#### Goal
Copy out all of the data exactly as it appears.
=-=-=-=-=
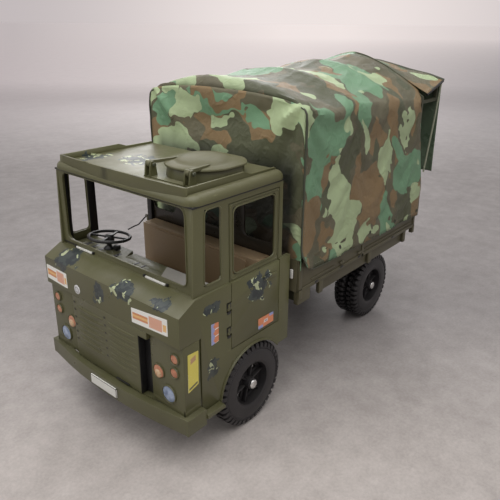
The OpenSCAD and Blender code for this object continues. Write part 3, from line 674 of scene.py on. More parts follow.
def makeRoof():
    crown = bmesh.new()
    low = (roof["rear"] - 2, -roof["half"], roof["low"])
    high = (roof["front"] - 1, roof["half"], roof["crown"])
    centre = [(l + h) / 2 for l, h in zip(low, high)]
    size = [h - l for l, h in zip(low, high)]
    bmesh.ops.create_cube(crown, size=1, matrix=Matrix.Translation(centre) @ Matrix.Diagonal((*size, 1)))
    rounding = {"profile": 0.5, "affect": "EDGES", "clamp_overlap": True}
    upright = [e for e in crown.edges if abs(e.verts[0].co.z - e.verts[1].co.z) > 1]
    bmesh.ops.bevel(crown, geom=upright, offset=roof["corner"], segments=5, **rounding)
    top = [e for e in crown.edges
           if all(abs(v.co.z - roof["crown"]) < 0.01 for v in e.verts) and len(e.link_faces) == 2]
    bmesh.ops.bevel(crown, geom=top, offset=roof["edge"] - 0.8, segments=6, **rounding)
    made = fromShape("roofCrown", crown)
    hole, inner = bmesh.new(), bmesh.new()
    radius = roof["hole"]
    bmesh.ops.create_cone(hole, cap_ends=True, segments=72, radius1=radius, radius2=radius, depth=40,
                          matrix=Matrix.Translation((hatch["x"], hatch["y"], 300)))
    block(inner, (roof["rear"] + 5, -roof["half"] + 9, 280),
          (roof["front"] - 10, roof["half"] - 9, roof["crown"] - 2.4))
    cutters = [fromShape("hole", hole, False), fromShape("inner", inner, False)]
    for cutter in reversed(cutters):
        cutAway(made, cutter)
    lips = bmesh.new()
    bow = [(-108 + 216 * i / 24) for i in range(25)]
    ring = [(roof["front"] - 1.2 - 3.2 * (abs(y) / 108) ** 3, y) for y in bow]
    foot, lip = roof["lipFoot"], roof["lip"]
    for (x0, y0), (x1, y1) in zip(ring, ring[1:]):
        panelPlate(lips, [(x0, y0, foot), (x1, y1, foot), (x1 - 0.9, y1, lip), (x0 - 0.9, y0, lip)], (-2.8, 0, 0))
    for side in (-1, 1):
        outline = [(86.6, 306), (86.6, lip), (2, lip), (-9, roof["crown"] + 3), (-52, roof["crown"] + 2.2),
                   (-55, 306)]
        panelPlate(lips, [(x, side * 107.9, z) for x, z in outline], (0, -side * 2.8, 0), 1.2)
    bmesh.ops.remove_doubles(lips, verts=lips.verts, dist=0.02)
    lipObject = settled(bevelled(fromShape("lips", lips), 0.7, 2, 40))
    closed(merged("roof", [made, lipObject]), truck, roofPlastic, ["roof"])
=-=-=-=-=
#### Answer for this exercise
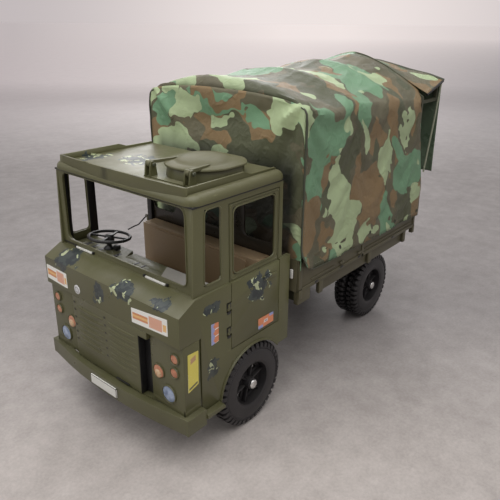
The OpenSCAD and Blender code for this object continues. Write part 3, from line 674 of scene.py on. More parts follow.
def makeRoof():
    crown = bmesh.new()
    low = (roof["rear"] - 2, -roof["half"], roof["low"])
    high = (roof["front"] - 1, roof["half"], roof["crown"])
    centre = [(l + h) / 2 for l, h in zip(low, high)]
    size = [h - l for l, h in zip(low, high)]
    bmesh.ops.create_cube(crown, size=1, matrix=Matrix.Translation(centre) @ Matrix.Diagonal((*size, 1)))
    rounding = {"profile": 0.5, "affect": "EDGES", "clamp_overlap": True}
    upright = [e for e in crown.edges if abs(e.verts[0].co.z - e.verts[1].co.z) > 1]
    bmesh.ops.bevel(crown, geom=upright, offset=roof["corner"], segments=5, **rounding)
    top = [e for e in crown.edges
           if all(abs(v.co.z - roof["crown"]) < 0.01 for v in e.verts) and len(e.link_faces) == 2]
    bmesh.ops.bevel(crown, geom=top, offset=roof["edge"] - 0.8, segments=6, **rounding)
    made = fromShape("roofCrown", crown)
    hole, inner = bmesh.new(), bmesh.new()
    radius = roof["hole"]
    bmesh.ops.create_cone(hole, cap_ends=True, segments=72, radius1=radius, radius2=radius, depth=40,
                          matrix=Matrix.Translation((hatch["x"], hatch["y"], 300)))
    block(inner, (roof["rear"] + 5, -roof["half"] + 9, 280),
          (roof["front"] - 10, roof["half"] - 9, roof["crown"] - 2.4))
    cutters = [fromShape("hole", hole, False), fromShape("inner", inner, False)]
    for cutter in reversed(cutters):
        cutAway(made, cutter)
    lips = bmesh.new()
    bow = [(-108 + 216 * i / 24) for i in range(25)]
    ring = [(roof["front"] - 1.2 - 3.2 * (abs(y) / 108) ** 3, y) for y in bow]
    foot, lip = roof["lipFoot"], roof["lip"]
    for (x0, y0), (x1, y1) in zip(ring, ring[1:]):
        panelPlate(lips, [(x0, y0, foot), (x1, y1, foot), (x1 - 0.9, y1, lip), (x0 - 0.9, y0, lip)], (-2.8, 0, 0))
    for side in (-1, 1):
        outline = [(86.6, 306), (86.6, lip), (2, lip), (-9, roof["crown"] + 3), (-52, roof["crown"] + 2.2),
                   (-55, 306)]
        panelPlate(lips, [(x, side * 107.9, z) for x, z in outline], (0, -side * 2.8, 0), 1.2)
    bmesh.ops.remove_doubles(lips, verts=lips.verts, dist=0.02)
    lipObject = settled(bevelled(fromShape("lips", lips), 0.7, 2, 40))
    closed(merged("roof", [made, lipObject]), truck, roofPlastic, ["roof"])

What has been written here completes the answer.